Brief ->
Below you will find a set of lines. Repeat them all exactly.

Data lines ->
* * *

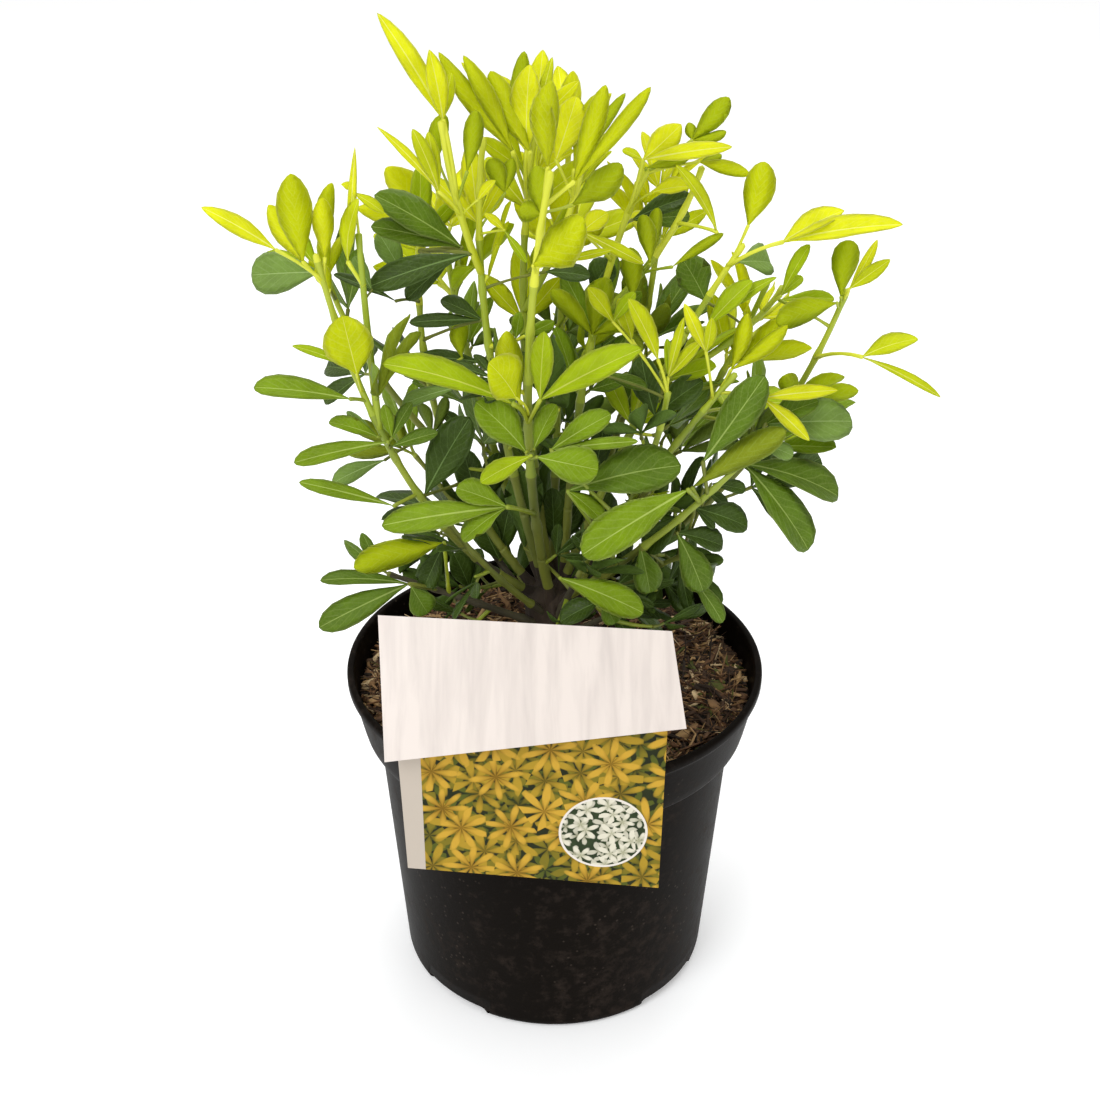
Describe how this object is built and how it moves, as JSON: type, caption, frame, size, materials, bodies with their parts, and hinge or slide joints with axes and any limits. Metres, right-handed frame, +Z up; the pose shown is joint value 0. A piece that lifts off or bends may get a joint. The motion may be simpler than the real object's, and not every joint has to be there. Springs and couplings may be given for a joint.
{
  "type": "potted mexican orange blossom",
  "caption": "Young multi-stemmed evergreen shrub with golden three-part leaves, in a round black nursery pot with a blank plant label.",
  "frame": {"origin": "middle of the pot's flat underside", "axes": "+Z up along the pot's axis, -Y towards the label, which is the front, and +X to the right seen from the front"},
  "size_m": [0.2817, 0.2142, 0.4523],
  "materials": {
    "pot_plastic": "matte",
    "compost": "matte",
    "bark": "matte",
    "green_stem": "satin",
    "foliage_gold": "satin",
    "foliage_green": "satin",
    "foliage_dark": "satin",
    "label_card": "satin"
  },
  "bodies": {
    "root": {"pot": "pot_plastic", "soil": "compost", "foot": "bark", "label": "label_card", "bough_front_centre": "green_stem", "bough_tall_left": "green_stem", "bough_centre_top": "green_stem", "bough_right_top": "green_stem", "bough_right": "green_stem", "bough_far_right": "green_stem", "bough_right_front": "green_stem", "bough_right_low": "green_stem", "bough_left_main": "green_stem", "bough_left_back": "green_stem", "bough_back_left": "green_stem", "bough_back_centre": "green_stem", "bough_back_right": "green_stem", "bough_right_back": "green_stem", "foliage_front_centre": "foliage_green", "foliage_tall_left": "foliage_gold", "foliage_centre_top": "foliage_gold", "foliage_right_top": "foliage_gold", "foliage_right": "foliage_gold", "foliage_far_right": "foliage_gold", "foliage_right_front": "foliage_gold", "foliage_right_low": "foliage_dark", "foliage_left_main": "foliage_green", "foliage_left_back": "foliage_dark", "foliage_back_left": "foliage_gold", "foliage_back_centre": "foliage_gold", "foliage_back_right": "foliage_gold", "foliage_right_back": "foliage_gold", "foliage_low_left": "foliage_dark", "foliage_inner_left": "foliage_dark", "foliage_low_front": "foliage_dark", "foliage_inner_right": "foliage_dark", "foliage_low_right": "foliage_dark", "foliage_low_back_right": "foliage_dark", "foliage_low_back": "foliage_dark", "foliage_low_back_left": "foliage_dark"}
  },
  "joints": []
}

* * *

Response ->
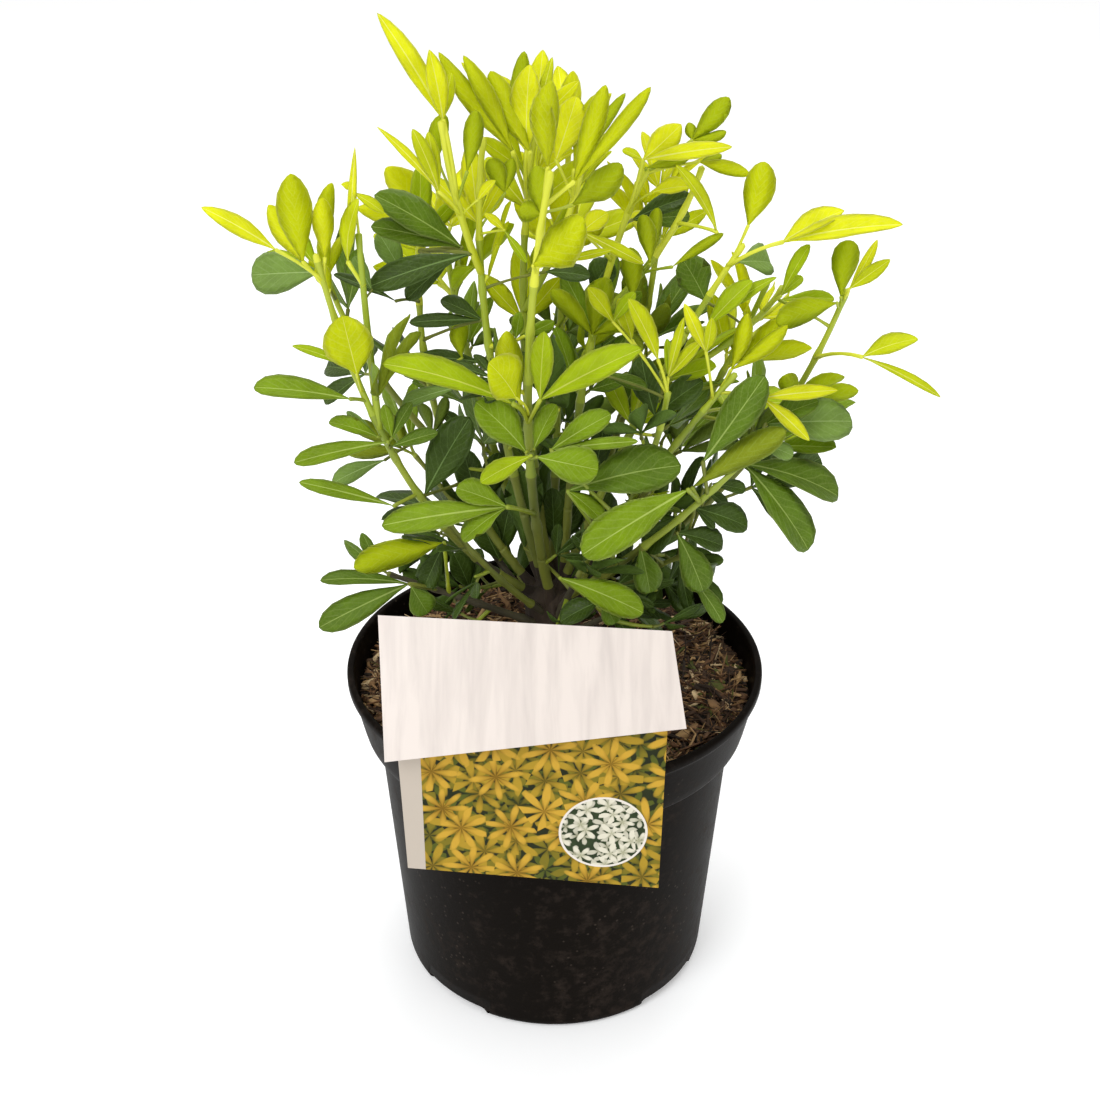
Describe how this object is built and how it moves, as JSON: type, caption, frame, size, materials, bodies with their parts, and hinge or slide joints with axes and any limits. Metres, right-handed frame, +Z up; the pose shown is joint value 0. A piece that lifts off or bends may get a joint. The motion may be simpler than the real object's, and not every joint has to be there. Springs and couplings may be given for a joint.
{
  "type": "potted mexican orange blossom",
  "caption": "Young multi-stemmed evergreen shrub with golden three-part leaves, in a round black nursery pot with a blank plant label.",
  "frame": {"origin": "middle of the pot's flat underside", "axes": "+Z up along the pot's axis, -Y towards the label, which is the front, and +X to the right seen from the front"},
  "size_m": [0.2817, 0.2142, 0.4523],
  "materials": {
    "pot_plastic": "matte",
    "compost": "matte",
    "bark": "matte",
    "green_stem": "satin",
    "foliage_gold": "satin",
    "foliage_green": "satin",
    "foliage_dark": "satin",
    "label_card": "satin"
  },
  "bodies": {
    "root": {"pot": "pot_plastic", "soil": "compost", "foot": "bark", "label": "label_card", "bough_front_centre": "green_stem", "bough_tall_left": "green_stem", "bough_centre_top": "green_stem", "bough_right_top": "green_stem", "bough_right": "green_stem", "bough_far_right": "green_stem", "bough_right_front": "green_stem", "bough_right_low": "green_stem", "bough_left_main": "green_stem", "bough_left_back": "green_stem", "bough_back_left": "green_stem", "bough_back_centre": "green_stem", "bough_back_right": "green_stem", "bough_right_back": "green_stem", "foliage_front_centre": "foliage_green", "foliage_tall_left": "foliage_gold", "foliage_centre_top": "foliage_gold", "foliage_right_top": "foliage_gold", "foliage_right": "foliage_gold", "foliage_far_right": "foliage_gold", "foliage_right_front": "foliage_gold", "foliage_right_low": "foliage_dark", "foliage_left_main": "foliage_green", "foliage_left_back": "foliage_dark", "foliage_back_left": "foliage_gold", "foliage_back_centre": "foliage_gold", "foliage_back_right": "foliage_gold", "foliage_right_back": "foliage_gold", "foliage_low_left": "foliage_dark", "foliage_inner_left": "foliage_dark", "foliage_low_front": "foliage_dark", "foliage_inner_right": "foliage_dark", "foliage_low_right": "foliage_dark", "foliage_low_back_right": "foliage_dark", "foliage_low_back": "foliage_dark", "foliage_low_back_left": "foliage_dark"}
  },
  "joints": []
}